● Given data
__________

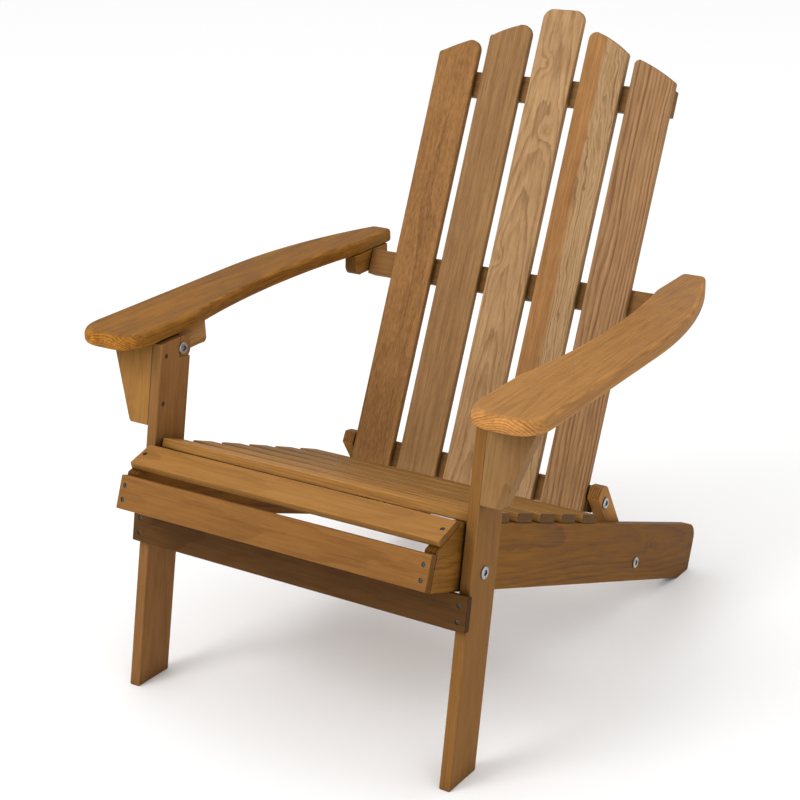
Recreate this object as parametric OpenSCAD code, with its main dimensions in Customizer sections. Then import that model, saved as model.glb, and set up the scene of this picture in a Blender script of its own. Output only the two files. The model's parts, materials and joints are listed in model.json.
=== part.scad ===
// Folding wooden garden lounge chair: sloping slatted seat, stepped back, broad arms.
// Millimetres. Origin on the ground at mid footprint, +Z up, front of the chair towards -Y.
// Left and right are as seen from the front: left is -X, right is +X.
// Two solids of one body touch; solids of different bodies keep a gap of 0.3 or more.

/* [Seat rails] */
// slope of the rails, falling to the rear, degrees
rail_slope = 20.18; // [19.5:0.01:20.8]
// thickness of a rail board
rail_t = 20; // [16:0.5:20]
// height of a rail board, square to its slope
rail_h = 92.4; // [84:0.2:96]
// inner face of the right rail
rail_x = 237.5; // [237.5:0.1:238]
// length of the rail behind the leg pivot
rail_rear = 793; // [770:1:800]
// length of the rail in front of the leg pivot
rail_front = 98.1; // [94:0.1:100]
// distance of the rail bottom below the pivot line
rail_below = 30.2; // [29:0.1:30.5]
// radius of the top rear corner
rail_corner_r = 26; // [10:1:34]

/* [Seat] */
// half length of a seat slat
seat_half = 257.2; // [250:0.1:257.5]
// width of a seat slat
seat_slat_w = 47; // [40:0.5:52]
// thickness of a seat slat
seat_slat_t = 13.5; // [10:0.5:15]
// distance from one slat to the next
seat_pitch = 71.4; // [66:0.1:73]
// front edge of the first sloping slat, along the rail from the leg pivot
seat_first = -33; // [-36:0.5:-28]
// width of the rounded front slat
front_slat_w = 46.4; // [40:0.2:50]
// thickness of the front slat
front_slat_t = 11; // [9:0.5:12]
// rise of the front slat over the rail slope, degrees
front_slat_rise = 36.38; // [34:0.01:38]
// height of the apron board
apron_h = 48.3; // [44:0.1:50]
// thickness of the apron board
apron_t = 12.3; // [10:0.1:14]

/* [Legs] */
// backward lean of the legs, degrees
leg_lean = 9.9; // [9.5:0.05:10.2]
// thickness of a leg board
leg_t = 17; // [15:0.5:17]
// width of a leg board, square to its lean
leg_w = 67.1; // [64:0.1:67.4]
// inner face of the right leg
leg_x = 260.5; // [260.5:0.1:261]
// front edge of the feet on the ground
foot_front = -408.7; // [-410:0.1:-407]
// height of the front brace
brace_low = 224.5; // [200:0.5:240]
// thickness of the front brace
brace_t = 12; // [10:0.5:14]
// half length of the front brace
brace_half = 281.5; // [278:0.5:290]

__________

Exactly as written, please reproduce the lines from the first line of the data to the line containing "0.3 or more.", inclusive, and nothing else.

● Correct answer
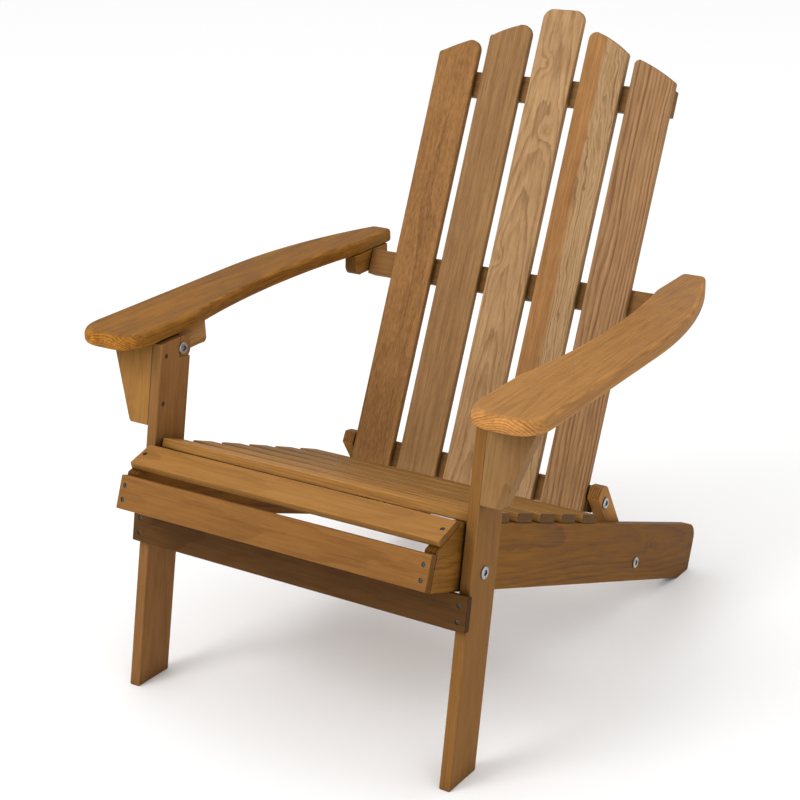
Recreate this object as parametric OpenSCAD code, with its main dimensions in Customizer sections. Then import that model, saved as model.glb, and set up the scene of this picture in a Blender script of its own. Output only the two files. The model's parts, materials and joints are listed in model.json.
=== part.scad ===
// Folding wooden garden lounge chair: sloping slatted seat, stepped back, broad arms.
// Millimetres. Origin on the ground at mid footprint, +Z up, front of the chair towards -Y.
// Left and right are as seen from the front: left is -X, right is +X.
// Two solids of one body touch; solids of different bodies keep a gap of 0.3 or more.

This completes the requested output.